First, the only failure of a drysuit that will cause an immediate and
catastrophic loss of all ability to hold air is a zipper failure. In 25+
years of using drysuits I've not seen a total zipper separation
so I'm not convinced that it's a failure mode that I am worried about.
After all, the zippers are the -same- ones that are used by NASA
in space suits, so they work! I guess the question should be put to
NASA: What do -they- plan on doing with a zipper failure in sace? ;-)

I've never seen a drysuit flood to the point where it cannot be used for
some bouyancy control. And, please remember, I use a Viking suit
for the exact reason that it -does not- change bouyancy with depth,
thus I can weight myself essentially neutral on the surface and any
added air is merely for warmth. I make up this air in the usual way by
inflation, but I'm not overweighted, and in fact can swim to the surface
with a completely flooded suit in all of my gear (and have gone to
the quarry and proven it by having a buddy unzip my suit for trials).
Remember that a flooded drysuit has additional -mass- but that water
in water is by definition weightless and as long as you can move the
mass of water you can swim (but climbing the ladder is a different
story). But this is -worse case-stuff, merely for interest. A torn wrist
seal
or ripped leg or arm will not affect the ability to use the suit for
bouyancy.
I am running maybe 2-3 liters of freerunning air in the suit and even if
I cut it off at the knees, I'd be able to capure a bubble of air in the
shoulders
adequate to maintain neutral bouyancy. Thus I am not worried about it.

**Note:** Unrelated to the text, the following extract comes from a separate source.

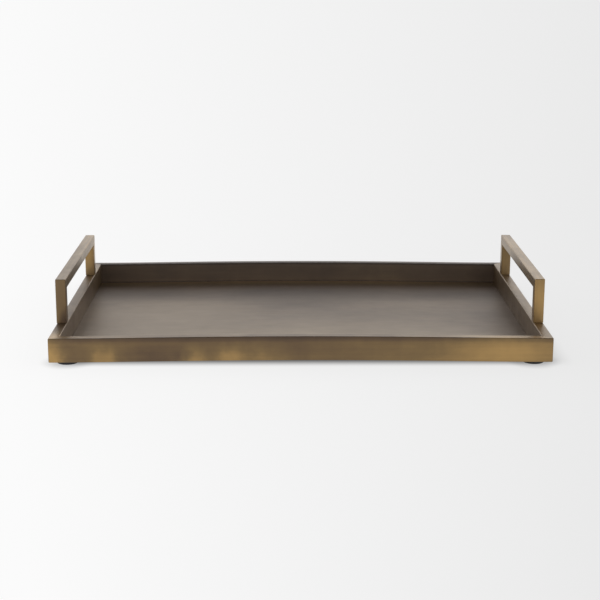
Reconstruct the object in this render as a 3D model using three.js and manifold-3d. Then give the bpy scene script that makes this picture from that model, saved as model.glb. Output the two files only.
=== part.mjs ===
// Rectangular serving tray in antique brass: four mitred box-section rails round a sheet floor, a
// square-edged bar handle screwed to each end rail from inside the rail, and four round rubber feet on
// adhesive discs.
//
// Millimetres. +X is the tray's length (right), +Y its depth (back), +Z up. The origin is on the surface
// that the tray stands on, under the middle of the tray.
import * as THREE from 'three';
import { mergeVertices } from 'three/addons/utils/BufferGeometryUtils.js';
import Module from 'manifold-3d';

// ---- Tray body ----
const TRAY_LENGTH = 508;
const TRAY_WIDTH = 356;
const RAIL_HEIGHT = 25;
const RAIL_THICKNESS = 10.6;
const TUBE_WALL = 1.2;
const PANEL_THICKNESS = 2;
const CROWN = 2.2; // how far the middle of the long rails and of the floor arches above their ends
const CROWN_FULLNESS = 1.5; // the arch's exponent: above 1, its ends run out level
const CROWN_FACETS = 25; // odd, so that the middle of the floor is one level facet
const JOINT_GAP = 0.1; // filler or film left between pieces that are soldered, glued or pulled together

// ---- Handles ----
const HANDLE_LENGTH = 236;
const HANDLE_HEIGHT = 47;
const BAR_WIDTH = 10.6; // across the rail
const BAR_DEPTH = 10.8; // in the plane of the handle's loop

// ---- Handle screws ----
const SCREW_DIAMETER = 4;
const SCREW_LENGTH = 12; // under the head
const SCREW_HEAD_HEIGHT = 4;
const SCREW_TIP_CHAMFER = 0.6;
const SOCKET_ACROSS_CORNERS = 3.4;
const SOCKET_DEPTH = 2;
const SCREW_CLEARANCE = 0.25; // radial, in the rail's hole and in the leg, whose thread is plain here
const HEAD_CLEARANCE = 0.6; // each side, from the screw's head to the tube's inner faces
const ACCESS_CLEARANCE = 0.3; // radial, from the screw's head to the hole that it is passed in through
const LEG_HOLE_RUN_OUT = 2.5; // hole left beyond the screw's tip

// ---- Feet ----
const FOOT_DIAMETER = 22;
const FOOT_TAPER = 0.6; // the foot's underside is this much smaller in radius
const FOOT_EDGE_RADIUS = 0.9;
const FOOT_INSET = 17; // the foot's centre from both outer faces of its corner
const UNDERSIDE_HEIGHT = 4; // the rails' underside above the surface
const ADHESIVE_THICKNESS = 0.6;
const ADHESIVE_MARGIN = 0.8; // the adhesive disc is this much smaller in radius than the foot

const FOOT_SEGMENTS = 40;
const EDGE_SEGMENTS = 4;
const SCREW_SEGMENTS = 24;
const HEXAGON = 6;
const OVERCUT = 1; // cutters reach this far past what they cut
const MERGE_DISTANCE = 1e-4; // vertices closer than this are one

// ---- Places that follow from the dimensions ----
const HALF_LENGTH = TRAY_LENGTH / 2;
const HALF_WIDTH = TRAY_WIDTH / 2;
const CROWN_SPAN = HALF_LENGTH - RAIL_THICKNESS; // half the arched length, between the end rails
const MITRE_TRIM = JOINT_GAP / Math.SQRT2; // taken off each bar's run at a mitre, to leave the joint's gap
const RAIL_TOP = UNDERSIDE_HEIGHT + RAIL_HEIGHT;
const LEG_BASE = RAIL_TOP + JOINT_GAP;
const HANDLE_TOP = RAIL_TOP + HANDLE_HEIGHT;
const GRIP_UNDERSIDE = HANDLE_TOP - BAR_DEPTH;
const LEG_CENTRE = (HANDLE_LENGTH - BAR_DEPTH) / 2; // from the handle's middle
const HEAD_RADIUS = RAIL_THICKNESS / 2 - TUBE_WALL - HEAD_CLEARANCE;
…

Now, for -last-ditch- stuff. You can always drop weight. For me that means
ditching my hammer and crowbar first and then maybe lead in a dire
emergency. Lastly, there is always that handy 50 pound liftbag attached to
my reel for setting up off-anchor deco. Either grip it and go (not best) or
simply set up an upline on the bag and climb the line. Since we are talking
-maybe- 6-8  (so maybe 10-15) pounds negative even under a zipper
failure state, this is easy. Post deco cut the bag free, drop weights and
swim the bat to the boat.

Remember, in many thousands of witnessed drysuit dives I have never
seen anything this catastrophic occur. But I have given it enough thought
that I'm not going to be coming up with a plan on the spot if needed. I've
practiced the emergency techniques in protected water and am comfortable
with them.

Bottom line, I personally do not use a BC at all, unless diving -very- heavy
bottle rigs in which case I use a Dive Right wing on my backplate to carry
the bottles to neutral. In this case, of course, there is a BC too.